Anche per questo motivo Guillermo Garcia-Lopez, interpellato da El Pais, ha detto di non essere contrario in linea di massima a una terra blu, ma che il nuovo colore «andrebbe prima sperimentato in un torneo minore».

Un colore lontano dalle tradizioni del tennis
Probabilmente, in un mondo come quello del tennis in cui spesso gli sponsor hanno l’ultima parola, ha ragione Manolo Santana quando dice: «Prima o poi questo tipo di campo finirà per imporsi». D’altronde il blu è un colore sempre più dominante sulle scene tennistiche del nuovo millennio, se consideriamo che agli accorgimenti a uso e consumo della TV fatti da Australian Open e US Open e ricordati sopra va aggiunta l’ambientazione delle ATP World Tour Finals della O2 Arena di Londra, caratterizzata dagli splendidi giochi di luce basati sul tema del blu.

A noi tuttavia piace chiudere l’articolo con questa riflessione un po’ nostalgica di Peter Bodo, fatta un anno e mezzo fa, ma oggi più che mai attuale: «Il blu non è un colore psicologicamente associato al tennis.
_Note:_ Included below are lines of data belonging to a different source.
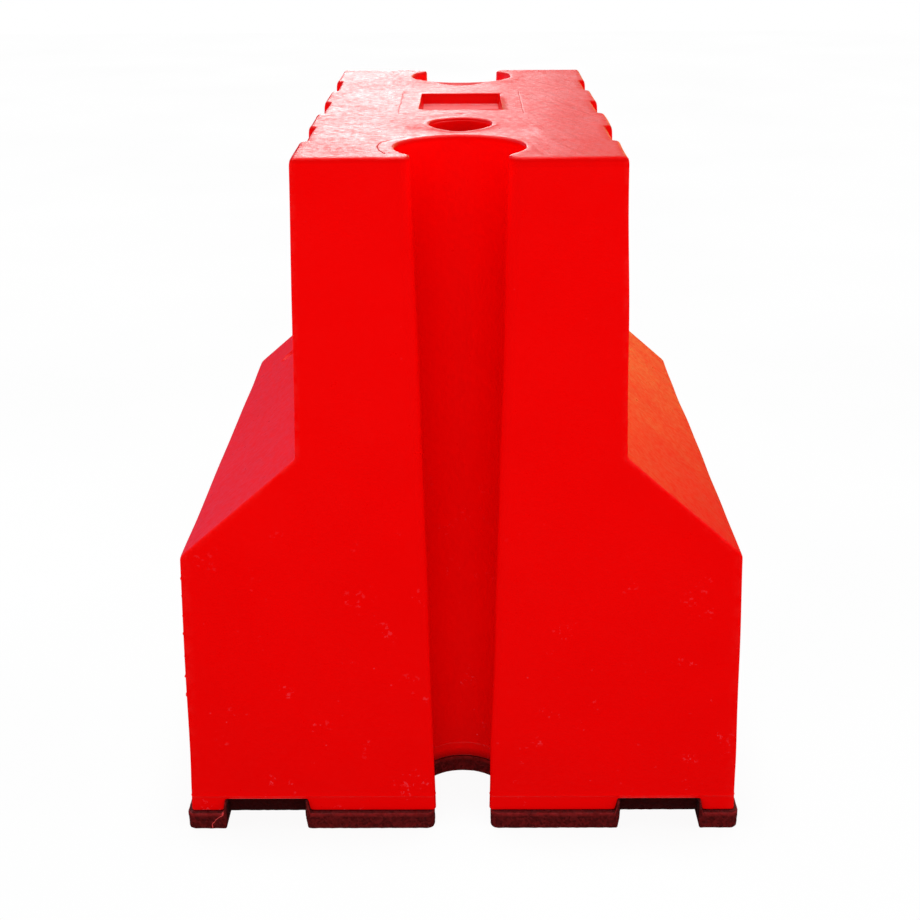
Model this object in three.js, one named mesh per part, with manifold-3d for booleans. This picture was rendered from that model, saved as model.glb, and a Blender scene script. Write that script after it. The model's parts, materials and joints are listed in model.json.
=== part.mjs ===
// Water-filled traffic barrier, short block: a hollow rotationally moulded polyethylene
// tank with a keyhole coupling socket in each end, standing on a rubber base pad that is
// bolted up into moulded-in inserts. The tank is filled through a sunk screw cap in the
// top and emptied through a sunk screw plug low in the right-hand side.
//
// Millimetres, +Z up. Origin: middle of the footprint, on the ground.
// X runs across the barrier, Y along it; the front end faces -Y.

import * as THREE from "three";
import { mergeVertices } from "three/addons/utils/BufferGeometryUtils.js";
import Module from "manifold-3d";

const wasm = await Module();
wasm.setup();
const { Manifold, Mesh } = wasm;

// ---------------------------------------------------------------- driving dimensions
const LENGTH = 680; // tank, end face to end face
const HEIGHT = 800; // ground to top deck
const WALL = 7; // moulded wall
const PAD_T = 22; // rubber base pad
const SEAT = 0.3; // gap kept between pieces that touch
const Z0 = PAD_T + SEAT; // underside of the tank
const HALF_TOP = 169; // half width at the top deck
const HALF_NECK = 180; // half width where the upper wall meets the slope
const Z_NECK = 477;
const HALF_SHOULDER = 312; // half width where the slope meets the lower wall
const Z_SHOULDER = 361;
const HALF_FOOT = 325; // half width at the underside of the tank

const PAD_OVER_X = 5; // pad stands out past the tank at the sides
const PAD_OVER_Y = 6; // and at the ends

// coupling socket in each end, all measured from the end face, at the ground and at the deck
const SOCKET_R = [57.4, 67.6];
const SOCKET_DEPTH = [55.6, 64.6]; // end face to socket axis
const MOUTH_HALF = [31.4, 49.5];

// shallow upright flutes in the upper side walls
const FLUTE_Y = [-197, -12, 177];
const FLUTE_HALF = 45; // half width of the floor
const FLUTE_FLANK = 6; // run of each flank
const FLUTE_DEEP = 7;
const FLUTE_FOOT = 505; // height at which the floor runs out

// shallow seat in the top deck
const DECK_SEAT = { x: 49.5, y0: -26, y1: 105, deep: 14, draft: 1.5 };

// two fork channels under the full length: half-widths about their own centre line, at the
// ground side and at the ceiling; the pad follows the tank's underside at its own thickness
const CHANNEL_X = 234.5;
const CHANNEL_RISE = 16;
const CHANNEL_TANK = [52.5, 49.5];
const CHANNEL_PAD = [49.5, 46.5];
const CHANNEL_BACK = 8; // the pad over a channel stops this far inside the end face

// shallow round-ended seat running up the left-hand slope
const SLOPE_SEAT = { x: -263, y: 216, half: 12, length: 62, deep: 4 };

// filler
const FILL_Y = -124;
const WELL_R = 35;
const WELL_LIP = 4;
const WELL_FLOOR = 770;

// drain
const DRAIN_Z = 74;
const DRAIN_R = 38;
const DRAIN_FLOOR = 298;

// pad fasteners, M8
const BOLTS = [
  [-304, -240],
  [304, -240],
  [-304, 240],
  [304, 240],
  [-140, -150],
  [140, -150],
  [-140, 150],
  [140, 150],
];

// ---------------------------------------------------------------- helpers
const solid = (geometry) => {
  const g = geometry.index ? geometry.toNonIndexed() : geometry.clone();
  g.deleteAttribute("normal");
  g.deleteAttribute("uv");
  const m = mergeVertices(g, 1e-3);
  return new Manifold(
    new Mesh({
      numProp: 3,
      vertProperties: new Float32Array(m.attributes.position.array),
      triVerts: new Uint32Array(m.index.array),
    }),
  );
};

const geometryOf = (manifold) => {
  const m = manifold.getMesh();
  const v = new Float32Array(m.numVert * 3);
  for (let i = 0; i < m.numVert; i++)
    v.set(m.vertProperties.subarray(i * m.numProp, i * m.numProp + 3), i * 3);
  const g = new THREE.BufferGeometry();
  g.setAttribute("position", new THREE.BufferAttribute(v, 3));
  g.setIndex(new THREE.BufferAttribute(new Uint32Array(m.triVerts), 1));
  g.computeVertexNormals();
  return g;
};

// Closed solid through stacked outlines with equal point counts, each [[x, y], ...] at height z.
const loft = (outlines, heights) => {
  const n = outlines[0].length;
  const flip = THREE.ShapeUtils.isClockWise(outlines[0].map(([x, y]) => new THREE.Vector2(x, y)));
  const rows = outlines.map((o) => (flip ? [...o].reverse() : o));
  const position = [];
  rows.forEach((o, k) => o.forEach(([x, y]) => position.push(x, y, heights[k])));
  const index = [];
  for (let k = 0; k < rows.length - 1; k++)
    for (let i = 0; i < n; i++) {
      const a = k * n + i,
        b = k * n + ((i + 1) % n),
        c = a + n,
        d = b + n;
      index.push(a, b, d, a, d, c);
    }
  const cap = (row, base, up) => {
    const tris = THREE.ShapeUtils.triangulateShape(
      row.map(([x, y]) => new THREE.Vector2(x, y)),
      [],
    );
    for (const [i, j, k] of tris) {
      if (up) index.push(base + i, base + j, base + k);
      else index.push(base + i, base + k, base + j);
    }
  };
  cap(rows[0], 0, false);
  cap(rows[rows.length - 1], (rows.length - 1) * n, true);
  const g = new THREE.BufferGeometry();
  g.setAttribute("position", new THREE.BufferAttribute(new Float32Array(position), 3));
  g.setIndex(index);
  return solid(g);
};

const lerp = (pair, z) => pair[0] + ((pair[1] - pair[0]) * z) / HEIGHT;

// Polygon with each corner rounded: corners are [x, y, radius].
const rounded = (corners, steps = 3) => {
  const out = [];
  const n = corners.length;
  corners.forEach(([x, y, r], i) => {
    if (!r) return out.push([x, y]);
    const p = new THREE.Vector2(x, y);
    const a = new THREE.Vector2(...corners[(i + n - 1) % n].slice(0, 2)).sub(p).normalize();
    const b = new THREE.Vector2(...corners[(i + 1) % n].slice(0, 2)).sub(p).normalize();
    const half = Math.acos(THREE.MathUtils.clamp(a.dot(b), -1, 1)) / 2;
    const reach = r / Math.tan(half);
    const start = p.clone().addScaledVector(a, reach);
    const end = p.clone().addScaledVector(b, reach);
    const centre = p.clone().addScaledVector(a.clone().add(b).normalize(), r / Math.sin(half));
    const a0 = Math.atan2(start.y - centre.y, start.x - centre.x);
    let turn = Math.atan2(end.y - centre.y, end.x - centre.x) - a0;
    while (turn > Math.PI) turn -= 2 * Math.PI;
    while (turn < -Math.PI) turn += 2 * Math.PI;
    for (let s = 0; s <= steps; s++) {
      const t = a0 + (turn * s) / steps;
      out.push([centre.x + r * Math.cos(t), centre.y + r * Math.sin(t)]);
    }
  });
  return out;
};

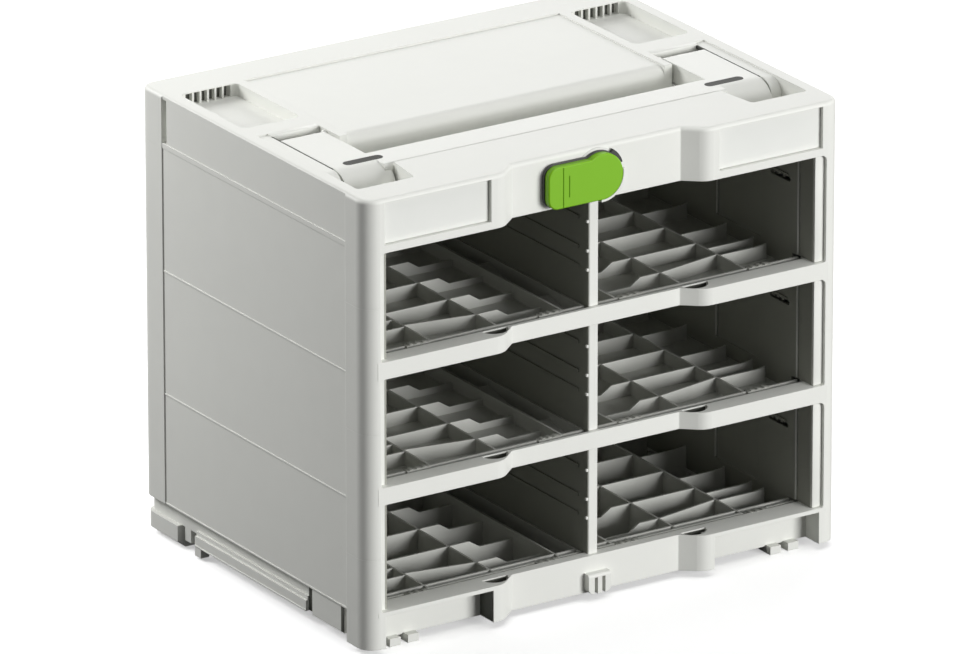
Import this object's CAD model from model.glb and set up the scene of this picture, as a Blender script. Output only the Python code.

Il blu è un colore marittimo o collegato al cielo; il tennis è un gioco di erba e polvere rossa, giocato su terra asciutta. Il tennis evoca il solido, non il liquido o il trasparente. Originariamente quanti potevano permettersi di contemplare l’estetica del tennis dipingevano la superficie dei loro campi duri con una combinazione di verde e marrone; il campo stesso era verde, con linee bianche; l’area circostante di una tonalità media color mattone, non diversa dalla terra rossa. Quei colori si accordavano piacevolmente alle radici del tennis».